Look through the material below and copy exactly the lines from the line with "before = set(bpy.data.objects)" to the line with "BOTTOM_RINGS_R = (18.0, 9.0, 0.0)", those two lines included.

DATASET:

>>>

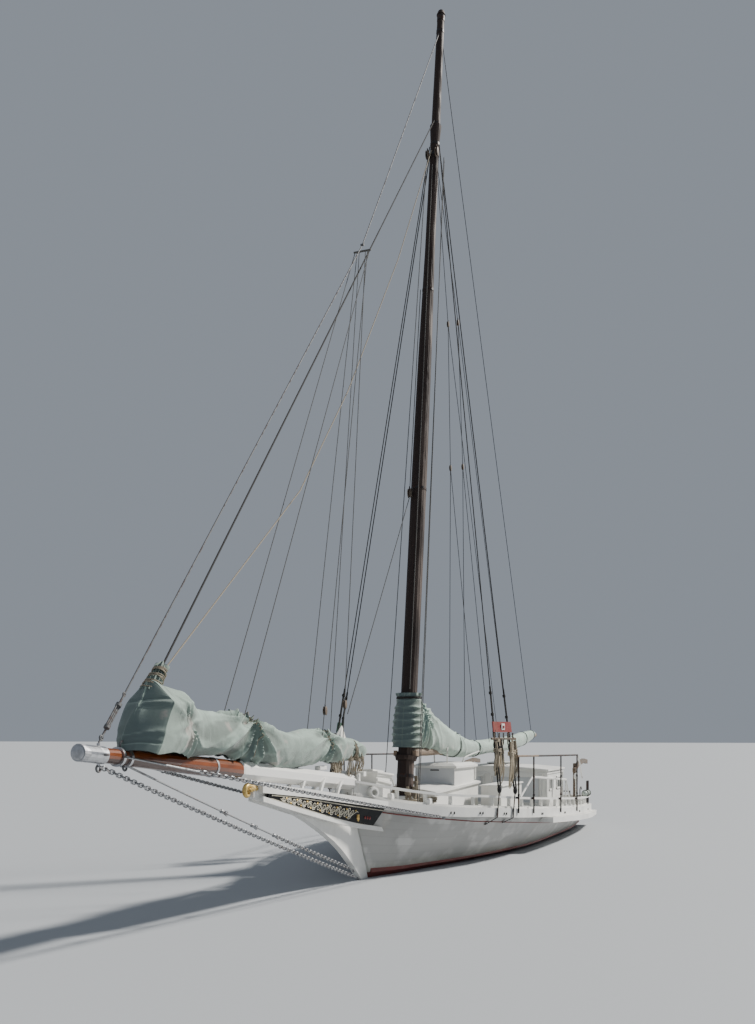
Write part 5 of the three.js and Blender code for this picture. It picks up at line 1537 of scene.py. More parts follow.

<<<
>>>

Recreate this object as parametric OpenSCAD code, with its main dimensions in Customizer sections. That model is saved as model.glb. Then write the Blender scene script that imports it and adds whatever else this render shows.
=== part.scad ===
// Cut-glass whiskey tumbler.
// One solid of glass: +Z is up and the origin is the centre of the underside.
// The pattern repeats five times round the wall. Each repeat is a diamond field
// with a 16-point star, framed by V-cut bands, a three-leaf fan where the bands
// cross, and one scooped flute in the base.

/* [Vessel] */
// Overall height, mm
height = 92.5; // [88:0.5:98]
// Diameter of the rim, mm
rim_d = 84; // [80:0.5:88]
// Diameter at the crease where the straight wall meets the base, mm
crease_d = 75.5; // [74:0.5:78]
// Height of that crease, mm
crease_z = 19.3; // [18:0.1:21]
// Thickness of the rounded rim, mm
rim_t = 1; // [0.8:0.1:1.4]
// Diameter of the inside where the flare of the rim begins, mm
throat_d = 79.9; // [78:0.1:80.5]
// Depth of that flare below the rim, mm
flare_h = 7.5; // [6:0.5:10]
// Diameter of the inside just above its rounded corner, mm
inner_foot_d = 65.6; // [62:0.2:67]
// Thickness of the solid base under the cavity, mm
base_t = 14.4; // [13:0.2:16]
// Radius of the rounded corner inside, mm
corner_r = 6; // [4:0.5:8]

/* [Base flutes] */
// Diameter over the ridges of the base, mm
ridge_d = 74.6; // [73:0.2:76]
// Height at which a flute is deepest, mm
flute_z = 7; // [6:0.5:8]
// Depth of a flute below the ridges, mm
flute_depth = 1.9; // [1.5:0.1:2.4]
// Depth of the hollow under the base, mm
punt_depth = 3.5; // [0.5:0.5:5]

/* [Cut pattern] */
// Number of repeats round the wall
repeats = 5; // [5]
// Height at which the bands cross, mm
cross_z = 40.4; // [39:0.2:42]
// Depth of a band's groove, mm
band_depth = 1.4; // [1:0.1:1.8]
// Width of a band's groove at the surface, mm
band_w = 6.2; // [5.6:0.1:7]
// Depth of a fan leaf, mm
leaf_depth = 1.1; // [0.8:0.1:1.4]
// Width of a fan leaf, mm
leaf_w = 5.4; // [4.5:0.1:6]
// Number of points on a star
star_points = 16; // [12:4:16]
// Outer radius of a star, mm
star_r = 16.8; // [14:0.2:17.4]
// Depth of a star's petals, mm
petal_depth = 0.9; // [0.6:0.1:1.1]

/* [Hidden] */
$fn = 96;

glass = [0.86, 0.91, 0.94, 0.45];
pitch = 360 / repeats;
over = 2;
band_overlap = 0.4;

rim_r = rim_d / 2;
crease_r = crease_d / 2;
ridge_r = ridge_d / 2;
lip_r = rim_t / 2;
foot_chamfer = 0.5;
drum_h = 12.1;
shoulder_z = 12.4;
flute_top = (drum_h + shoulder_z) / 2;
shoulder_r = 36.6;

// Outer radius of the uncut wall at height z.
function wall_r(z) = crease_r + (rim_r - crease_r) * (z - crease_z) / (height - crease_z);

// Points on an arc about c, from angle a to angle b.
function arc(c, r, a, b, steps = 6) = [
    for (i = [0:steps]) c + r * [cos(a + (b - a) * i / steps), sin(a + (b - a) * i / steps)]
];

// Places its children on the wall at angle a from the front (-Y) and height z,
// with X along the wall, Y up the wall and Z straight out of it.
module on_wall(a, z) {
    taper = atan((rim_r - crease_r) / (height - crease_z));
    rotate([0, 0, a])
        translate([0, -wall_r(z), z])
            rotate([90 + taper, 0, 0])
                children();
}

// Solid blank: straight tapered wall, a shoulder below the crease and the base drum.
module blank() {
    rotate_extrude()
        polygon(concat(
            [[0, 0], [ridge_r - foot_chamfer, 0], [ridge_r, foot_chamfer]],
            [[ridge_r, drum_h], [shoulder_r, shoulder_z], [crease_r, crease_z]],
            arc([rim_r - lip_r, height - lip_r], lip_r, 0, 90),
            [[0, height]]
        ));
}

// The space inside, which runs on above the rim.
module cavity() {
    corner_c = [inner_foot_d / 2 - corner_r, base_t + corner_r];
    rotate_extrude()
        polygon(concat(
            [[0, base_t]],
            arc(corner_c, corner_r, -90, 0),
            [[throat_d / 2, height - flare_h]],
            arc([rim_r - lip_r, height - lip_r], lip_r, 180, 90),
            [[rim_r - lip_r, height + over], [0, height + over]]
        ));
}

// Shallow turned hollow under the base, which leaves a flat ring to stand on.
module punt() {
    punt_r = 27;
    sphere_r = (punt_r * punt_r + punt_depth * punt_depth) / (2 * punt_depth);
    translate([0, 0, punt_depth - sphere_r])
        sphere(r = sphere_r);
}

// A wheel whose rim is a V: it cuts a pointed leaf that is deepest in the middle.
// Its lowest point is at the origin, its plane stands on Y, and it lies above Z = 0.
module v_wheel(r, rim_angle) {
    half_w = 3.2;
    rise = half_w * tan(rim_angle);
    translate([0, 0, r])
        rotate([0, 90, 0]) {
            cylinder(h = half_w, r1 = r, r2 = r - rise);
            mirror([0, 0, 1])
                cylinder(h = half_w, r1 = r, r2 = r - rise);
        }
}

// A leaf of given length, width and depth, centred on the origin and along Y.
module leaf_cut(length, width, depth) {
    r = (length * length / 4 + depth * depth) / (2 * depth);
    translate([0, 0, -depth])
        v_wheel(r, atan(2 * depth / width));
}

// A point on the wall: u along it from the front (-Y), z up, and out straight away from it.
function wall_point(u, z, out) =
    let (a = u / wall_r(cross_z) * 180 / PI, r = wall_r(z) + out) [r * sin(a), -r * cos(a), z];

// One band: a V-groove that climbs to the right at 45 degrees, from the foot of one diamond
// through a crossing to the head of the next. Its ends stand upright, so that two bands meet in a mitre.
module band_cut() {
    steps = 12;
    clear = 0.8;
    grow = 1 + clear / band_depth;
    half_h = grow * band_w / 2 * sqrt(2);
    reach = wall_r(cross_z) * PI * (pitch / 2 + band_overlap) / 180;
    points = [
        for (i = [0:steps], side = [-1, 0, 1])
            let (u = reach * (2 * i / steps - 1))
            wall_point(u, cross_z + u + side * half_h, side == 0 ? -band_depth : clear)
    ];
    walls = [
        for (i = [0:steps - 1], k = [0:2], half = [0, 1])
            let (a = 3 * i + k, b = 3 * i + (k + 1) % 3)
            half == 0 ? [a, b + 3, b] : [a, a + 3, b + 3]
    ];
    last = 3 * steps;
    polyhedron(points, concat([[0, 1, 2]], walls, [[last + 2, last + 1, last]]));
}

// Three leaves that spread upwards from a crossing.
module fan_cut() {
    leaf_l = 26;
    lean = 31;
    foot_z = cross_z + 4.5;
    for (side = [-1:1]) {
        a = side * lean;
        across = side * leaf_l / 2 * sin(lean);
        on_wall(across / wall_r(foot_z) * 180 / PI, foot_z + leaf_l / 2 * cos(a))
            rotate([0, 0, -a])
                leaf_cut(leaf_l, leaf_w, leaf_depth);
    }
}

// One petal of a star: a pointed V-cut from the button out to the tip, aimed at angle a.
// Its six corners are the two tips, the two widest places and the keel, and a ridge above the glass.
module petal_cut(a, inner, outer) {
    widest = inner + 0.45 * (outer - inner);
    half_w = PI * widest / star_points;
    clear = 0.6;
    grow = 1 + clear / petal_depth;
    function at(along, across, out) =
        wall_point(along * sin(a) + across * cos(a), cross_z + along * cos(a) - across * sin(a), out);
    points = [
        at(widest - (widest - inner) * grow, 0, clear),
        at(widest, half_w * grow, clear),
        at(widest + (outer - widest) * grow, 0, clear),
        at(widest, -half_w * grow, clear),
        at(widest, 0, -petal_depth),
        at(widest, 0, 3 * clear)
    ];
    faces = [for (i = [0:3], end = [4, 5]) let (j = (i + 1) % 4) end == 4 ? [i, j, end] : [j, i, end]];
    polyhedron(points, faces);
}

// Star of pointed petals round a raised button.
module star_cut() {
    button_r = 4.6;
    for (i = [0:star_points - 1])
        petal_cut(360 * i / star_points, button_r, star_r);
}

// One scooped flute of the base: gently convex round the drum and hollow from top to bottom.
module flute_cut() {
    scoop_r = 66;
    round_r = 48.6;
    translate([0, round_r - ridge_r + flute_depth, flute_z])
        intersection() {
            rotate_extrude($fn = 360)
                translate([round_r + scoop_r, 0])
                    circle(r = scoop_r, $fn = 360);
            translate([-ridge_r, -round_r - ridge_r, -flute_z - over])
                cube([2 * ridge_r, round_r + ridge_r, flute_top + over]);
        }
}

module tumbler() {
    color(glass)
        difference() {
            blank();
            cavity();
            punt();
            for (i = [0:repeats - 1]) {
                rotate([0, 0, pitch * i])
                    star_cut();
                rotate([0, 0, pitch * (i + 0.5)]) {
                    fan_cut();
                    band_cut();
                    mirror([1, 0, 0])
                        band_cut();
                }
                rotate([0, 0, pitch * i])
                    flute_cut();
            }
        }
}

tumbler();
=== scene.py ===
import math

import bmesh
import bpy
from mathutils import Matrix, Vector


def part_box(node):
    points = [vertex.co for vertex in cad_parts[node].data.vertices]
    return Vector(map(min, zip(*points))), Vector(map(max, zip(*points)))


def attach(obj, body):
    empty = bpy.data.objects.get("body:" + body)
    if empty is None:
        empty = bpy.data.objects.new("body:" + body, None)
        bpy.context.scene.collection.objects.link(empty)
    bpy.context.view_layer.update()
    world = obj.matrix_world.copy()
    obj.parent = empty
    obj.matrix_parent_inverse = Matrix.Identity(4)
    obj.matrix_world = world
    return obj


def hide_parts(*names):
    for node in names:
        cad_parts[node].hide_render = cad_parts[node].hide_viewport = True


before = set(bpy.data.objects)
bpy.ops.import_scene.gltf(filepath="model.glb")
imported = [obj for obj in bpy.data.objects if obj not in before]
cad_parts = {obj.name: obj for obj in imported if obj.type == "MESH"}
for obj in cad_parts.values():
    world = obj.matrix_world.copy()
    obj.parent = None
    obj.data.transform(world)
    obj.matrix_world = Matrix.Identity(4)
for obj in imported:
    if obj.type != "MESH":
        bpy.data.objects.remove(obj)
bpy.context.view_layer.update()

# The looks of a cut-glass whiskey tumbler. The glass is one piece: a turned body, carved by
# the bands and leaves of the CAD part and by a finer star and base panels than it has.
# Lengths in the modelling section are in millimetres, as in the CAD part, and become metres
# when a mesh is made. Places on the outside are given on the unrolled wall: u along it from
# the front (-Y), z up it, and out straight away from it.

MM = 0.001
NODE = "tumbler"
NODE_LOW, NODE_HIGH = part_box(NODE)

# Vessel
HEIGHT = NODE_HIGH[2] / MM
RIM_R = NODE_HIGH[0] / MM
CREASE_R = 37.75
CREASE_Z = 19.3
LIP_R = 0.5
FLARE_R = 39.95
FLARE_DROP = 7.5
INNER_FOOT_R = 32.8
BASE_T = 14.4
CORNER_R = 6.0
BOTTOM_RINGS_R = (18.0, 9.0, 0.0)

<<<
>>>

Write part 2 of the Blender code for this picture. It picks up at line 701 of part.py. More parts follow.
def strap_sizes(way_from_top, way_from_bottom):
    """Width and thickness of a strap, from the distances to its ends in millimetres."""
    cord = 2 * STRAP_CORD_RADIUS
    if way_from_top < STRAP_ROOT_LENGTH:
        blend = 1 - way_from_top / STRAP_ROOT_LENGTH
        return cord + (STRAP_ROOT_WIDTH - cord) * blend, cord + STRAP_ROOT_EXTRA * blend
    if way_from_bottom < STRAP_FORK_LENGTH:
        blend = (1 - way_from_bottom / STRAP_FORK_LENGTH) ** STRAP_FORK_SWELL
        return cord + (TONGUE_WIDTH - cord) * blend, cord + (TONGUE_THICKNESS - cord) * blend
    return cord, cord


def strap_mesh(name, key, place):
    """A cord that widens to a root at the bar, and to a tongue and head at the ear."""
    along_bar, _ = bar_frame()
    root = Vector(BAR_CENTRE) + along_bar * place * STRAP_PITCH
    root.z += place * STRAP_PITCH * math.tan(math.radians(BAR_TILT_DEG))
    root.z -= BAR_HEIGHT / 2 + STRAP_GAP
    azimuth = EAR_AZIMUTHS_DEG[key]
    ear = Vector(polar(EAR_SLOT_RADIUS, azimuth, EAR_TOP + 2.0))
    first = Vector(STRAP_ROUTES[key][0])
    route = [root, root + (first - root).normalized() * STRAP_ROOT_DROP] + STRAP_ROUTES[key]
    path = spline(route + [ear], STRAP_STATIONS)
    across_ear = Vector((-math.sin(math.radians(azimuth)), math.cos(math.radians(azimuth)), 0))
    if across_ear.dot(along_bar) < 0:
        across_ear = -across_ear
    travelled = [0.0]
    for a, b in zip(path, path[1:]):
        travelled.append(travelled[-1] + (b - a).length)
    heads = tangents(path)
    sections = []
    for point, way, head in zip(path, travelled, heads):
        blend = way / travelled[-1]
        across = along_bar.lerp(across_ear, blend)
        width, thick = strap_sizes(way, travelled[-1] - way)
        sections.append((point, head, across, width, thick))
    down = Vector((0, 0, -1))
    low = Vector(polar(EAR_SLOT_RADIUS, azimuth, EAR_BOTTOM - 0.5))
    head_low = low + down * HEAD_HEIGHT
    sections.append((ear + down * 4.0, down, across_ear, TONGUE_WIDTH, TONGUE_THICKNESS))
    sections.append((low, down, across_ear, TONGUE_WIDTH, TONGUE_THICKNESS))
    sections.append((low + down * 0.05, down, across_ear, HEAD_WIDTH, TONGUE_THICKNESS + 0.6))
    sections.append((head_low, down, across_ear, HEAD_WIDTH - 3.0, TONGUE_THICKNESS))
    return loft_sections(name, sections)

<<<

THE REPLY:
before = set(bpy.data.objects)
bpy.ops.import_scene.gltf(filepath="model.glb")
imported = [obj for obj in bpy.data.objects if obj not in before]
cad_parts = {obj.name: obj for obj in imported if obj.type == "MESH"}
for obj in cad_parts.values():
    world = obj.matrix_world.copy()
    obj.parent = None
    obj.data.transform(world)
    obj.matrix_world = Matrix.Identity(4)
for obj in imported:
    if obj.type != "MESH":
        bpy.data.objects.remove(obj)
bpy.context.view_layer.update()

# The looks of a cut-glass whiskey tumbler. The glass is one piece: a turned body, carved by
# the bands and leaves of the CAD part and by a finer star and base panels than it has.
# Lengths in the modelling section are in millimetres, as in the CAD part, and become metres
# when a mesh is made. Places on the outside are given on the unrolled wall: u along it from
# the front (-Y), z up it, and out straight away from it.

MM = 0.001
NODE = "tumbler"
NODE_LOW, NODE_HIGH = part_box(NODE)

# Vessel
HEIGHT = NODE_HIGH[2] / MM
RIM_R = NODE_HIGH[0] / MM
CREASE_R = 37.75
CREASE_Z = 19.3
LIP_R = 0.5
FLARE_R = 39.95
FLARE_DROP = 7.5
INNER_FOOT_R = 32.8
BASE_T = 14.4
CORNER_R = 6.0
BOTTOM_RINGS_R = (18.0, 9.0, 0.0)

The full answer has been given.